La pobreza, la indigencia y la mendicidad son necesarias, fundamentales, para que el poder espiritual y el material se perpetúen como tales. Por estas fechas, el catolicismo y el neoliberalismo apelan a sentimientos que no practican, caridad y amor al prójimo, para que el pueblo redima unas culpas que acepta por imposición legislativa y teológica. Amemos al prójimo que no come ni duerme porque César y Dios le privan del techo y el trabajo, por acción uno, por omisión el otro, que le permitirían vivir con dignidad.
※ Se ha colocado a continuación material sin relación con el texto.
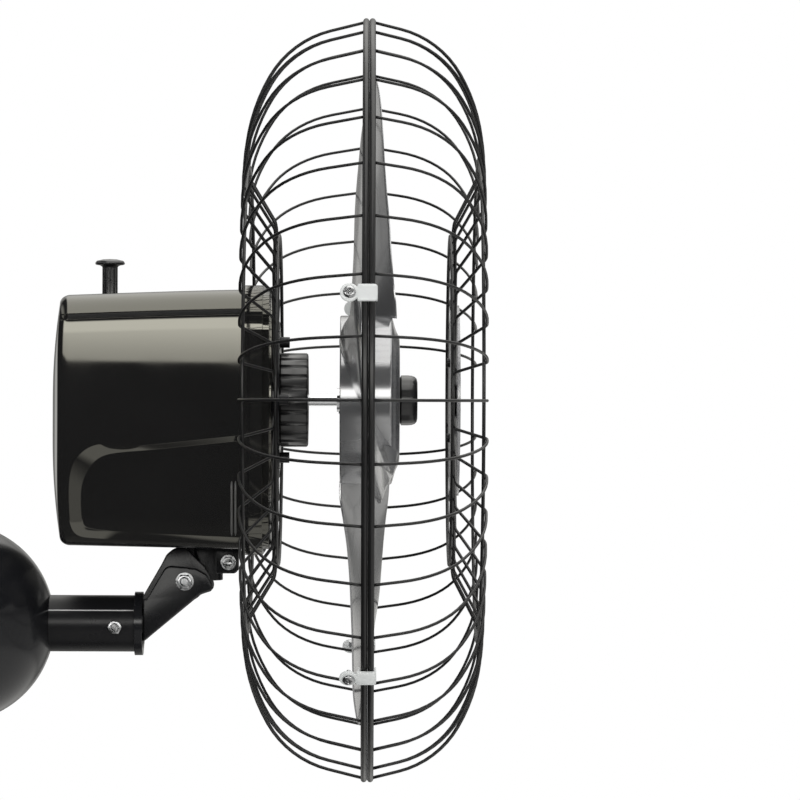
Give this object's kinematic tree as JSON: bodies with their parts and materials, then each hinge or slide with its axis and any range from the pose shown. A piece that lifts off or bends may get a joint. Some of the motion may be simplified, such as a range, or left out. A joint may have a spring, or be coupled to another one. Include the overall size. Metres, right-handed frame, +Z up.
{
  "type": "wall mounted fan",
  "caption": "Wall mounted fan: domed canopy and arm, tilting and swinging motor head, wide-bladed rotor inside a radial wire guard.",
  "frame": {"origin": "on the wall face, on the axis of the arm", "axes": "+Y into the wall, the fan stands out and blows along -Y, +Z up, +X across"},
  "size_m": [0.6488, 0.4535, 0.6488],
  "materials": {
    "black_paint": "gloss enamel, black",
    "black_casting": "semi-gloss enamel on a casting, black",
    "black_plastic": "moulded gloss plastic, black",
    "housing_plastic": "moulded gloss plastic, black",
    "guard_wire": "powder-coated steel wire, black",
    "zinc_steel": "zinc-plated steel",
    "black_steel": "blackened steel",
    "bright_steel": "ground steel",
    "cast_alloy": "die-cast",
    "core_steel": "stacked steel laminations",
    "copper_wire": "varnished copper winding",
    "gear_plastic": "moulded natural plastic",
    "worm_brass": "cut brass",
    "clip_plastic": "moulded plastic, pale grey",
    "badge_plastic": "bare face, satin silver",
    "blade_plastic": "moulded plastic, silver grey",
    "white_plastic": "moulded plastic, white"
  },
  "bodies": {
    "wall_bracket": {"wall_plate": "black_casting", "canopy": "black_paint", "arm_tube": "black_paint", "arm_collar": "black_paint", "yoke": "black_casting", "arm_bolt": "zinc_steel", "pivot_bolt": "zinc_steel"},
    "tilt_knuckle": {"knuckle": "black_casting", "lug_bolt": "zinc_steel", "lever_plate": "zinc_steel"},
    "head": {"swing_post": "bright_steel", "rear_housing": "housing_plastic", "front_cover": "black_plastic", "guard_plate": "black_paint", "guard_screws": "zinc_steel", "guard_nut": "black_plastic", "rear_guard_wires": "guard_wire", "rear_guard_rings": "guard_wire", "front_guard_wires": "guard_wire", "front_guard_rings": "guard_wire", "badge": "badge_plastic", "badge_plate": "zinc_steel", "badge_screws": "zinc_steel", "guard_clips": "clip_plastic", "clip_screws": "zinc_steel", "motor_rear_bell": "cast_alloy", "motor_front_bell": "cast_alloy", "stator_core": "core_steel", "stator_windings": "copper_wire", "bearings": "bright_steel", "tie_bolts": "zinc_steel", "run_capacitor": "white_plastic", "terminal_block": "white_plastic", "gearbox_case": "cast_alloy", "gearbox_lid": "cast_alloy"},
    "rotor": {"shaft": "bright_steel", "rotor_core": "core_steel", "worm": "worm_brass", "hub_collar": "bright_steel", "collar_screw": "black_steel", "fan_blades": "blade_plastic", "blade_nut": "black_plastic"},
    "wheel": {"worm_wheel": "gear_plastic"},
    "crank": {"crank_gear": "gear_plastic"},
    "link": {"link": "zinc_steel"},
    "knob": {"switch_knob": "black_plastic"}
  },
  "joints": [
    {"name": "tilt", "type": "hinge", "parent": "wall_bracket", "child": "tilt_knuckle", "pos_m": [0, -0.2011, 0.0368], "axis": [1, 0, 0], "range_deg": [-5, 30]},
    {"name": "oscillate", "type": "hinge", "parent": "tilt_knuckle", "child": "head", "pos_m": [0, -0.217, 0.06], "axis": [0, 0, 1], "range_deg": [-45, 45]},
    {"name": "rotor_spin", "type": "hinge", "parent": "head", "child": "rotor", "pos_m": [0, -0.356, 0.1908], "axis": [0, -1, 0], "continuous": true},
    {"name": "wheel_spin", "type": "hinge", "parent": "head", "child": "wheel", "pos_m": [0.019, -0.1346, 0.1908], "axis": [0, 0, 1], "continuous": true},
    {"name": "crank_spin", "type": "hinge", "parent": "head", "child": "crank", "pos_m": [0.001, -0.1586, 0.1025], "axis": [0, 0, 1], "continuous": true},
    {"name": "link_swing", "type": "hinge", "parent": "crank", "child": "link", "pos_m": [0.01167, -0.15593, 0.0803], "axis": [0, 0, 1], "continuous": true},
    {"name": "knob_slide", "type": "slide", "parent": "head", "child": "knob", "axis": [0, 0, 1], "range_m": [-0.012, 0]}
  ],
  "couplings": [
    {"joint": "wheel_spin", "follows": "rotor_spin", "ratio": 0.035714},
    {"joint": "crank_spin", "follows": "rotor_spin", "ratio": -0.0071429},
    {"joint": "link_swing", "follows": "rotor_spin", "ratio": 0.0071429}
  ]
}
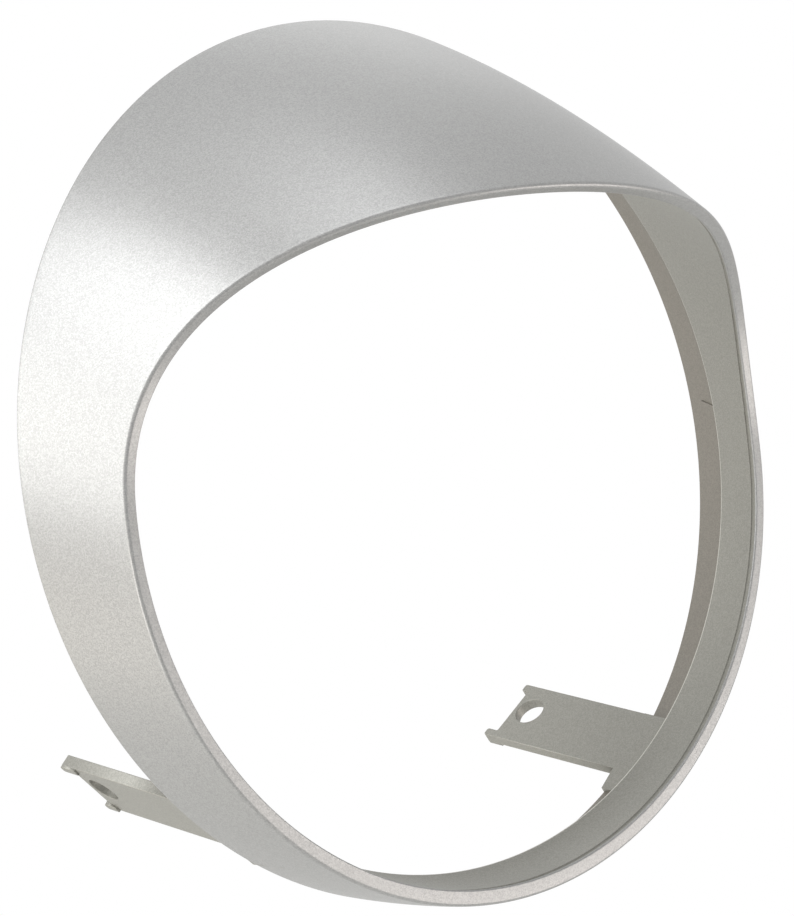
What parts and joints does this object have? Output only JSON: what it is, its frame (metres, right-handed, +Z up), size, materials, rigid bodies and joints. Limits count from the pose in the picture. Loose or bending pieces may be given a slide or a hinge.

Es tiempo de caridad, de asear conciencias, de demostrar que siguen vigentes las palabras de San Mateo 23:1–12. Vigente el precepto medieval de que los pobres son necesarios, imprescindibles, para que los ricos puedan practicar la caridad y así salvar las almas. Vigente el eslogan franquista de los 50, “Siente un pobre a su mesa”, que retrató Berlanga en “Plácido”. En pocos meses, con otro carnaval de por medio, profano éste, se recordará la Última Cena que retrató Buñuel en “Viridiana”.